WebRings and the Lost Art of Community-Curated Discovery


Before search engines became the front door to the web, and long before algorithmic feeds replaced editorial discovery, the web had WebRings. The mechanism was simple. A group of related sites linked to each other in a ring — site A linked to site B, site B linked to site C, and so on, until the ring closed back to site A. A visitor could click through the ring and discover sites that shared interests with the one they started on.

For about five years in the late 1990s and early 2000s, WebRings were a primary way that small communities on the web found each other. The mechanism predates and outperforms what replaced it on several dimensions.

How WebRings actually worked

A WebRing was hosted by a service — WebRing Inc. was the dominant one — that managed the rotation logic. Each member site embedded a small navigation widget. The widget had links to the previous site in the ring, the next site, a random site in the ring, and the index of all member sites.

A reader on one site could explore the ring by clicking through. The ring host kept the links current as sites joined and left.

The discovery experience

The reader’s experience was different from search-based discovery in important ways. The recommendations were not algorithmic. They were curated by the ring operator, who was usually a member of the community the ring served. The recommendations were not personalised to the individual reader. Every reader saw the same ring.

This produced shared experiences. Multiple readers exploring the same ring encountered the same sites in (mostly) the same order. They could talk to each other about what they had found. They built shared cultural reference points around the ring contents.

The recommendations were also human-paced. The reader chose when to click forward. The experience could not become an endless scroll because the mechanism did not support endless scrolling.

What replaced WebRings

Search engines absorbed most of the discovery function. The earliest search engines were not very good. Better search drained traffic away from WebRing-style discovery throughout the early 2000s.

Blogs and blog rolls maintained a similar function for several more years. The blog roll was a curated list of related blogs that performed the same role as a WebRing without the rotation mechanism. Blog rolls peaked around 2008 and faded as blogging itself fragmented.

Social media platforms replaced both. The algorithmic feed found related content automatically. The discovery experience became personalised, infinite, and disconnected from any shared community context.

What was lost in the transition

The shared experience of community-curated discovery is the part that has not really been recovered. The closest modern equivalents are subreddits, certain Discord servers, and the occasional well-curated newsletter recommendation. None of these have the same lightweight discovery quality that WebRings had.

The other thing that was lost was the deliberate slowness. WebRing discovery was bounded. You reached the end of the ring. You stopped. The infinite scroll of modern feeds removes the natural stopping points that the early web preserved.

Why WebRings might return

A small movement of web revival communities has experimented with reviving the WebRing concept since around 2020. The motivation is usually some combination of nostalgia and exhaustion with algorithmic feeds. Most of these revival rings are small and tightly themed — webcomics, certain niche hobbies, indie game development, personal blogs in particular aesthetic traditions.

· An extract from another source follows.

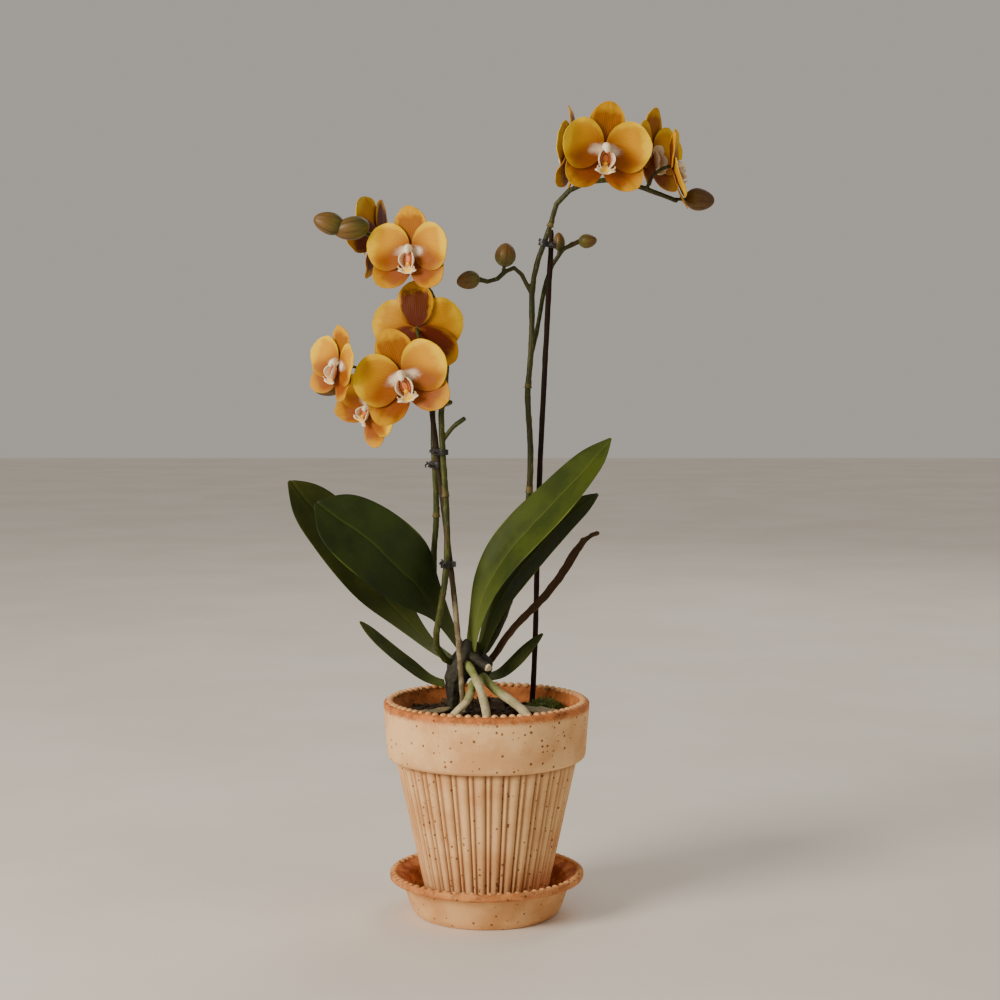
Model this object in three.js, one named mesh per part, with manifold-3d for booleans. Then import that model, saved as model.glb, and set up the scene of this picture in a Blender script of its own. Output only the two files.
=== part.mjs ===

The revival rings are not going to replace search engines or social media. They do provide an alternative discovery experience for the people who seek it out. The fact that this alternative is welcomed at all is worth noting.

A note on the historical record

The WebRing service infrastructure of the late 1990s mostly does not exist anymore. Archived versions of the membership lists and the ring widgets can be found on the Wayback Machine for some of the larger rings, but the experience of clicking through a working ring has to be reconstructed in imagination from the static archives.

For historians of the early web, this is a frustrating gap. The most distinctive discovery mechanism of the early web is one of the hardest things to actually experience in 2026. The static record exists. The dynamic experience does not.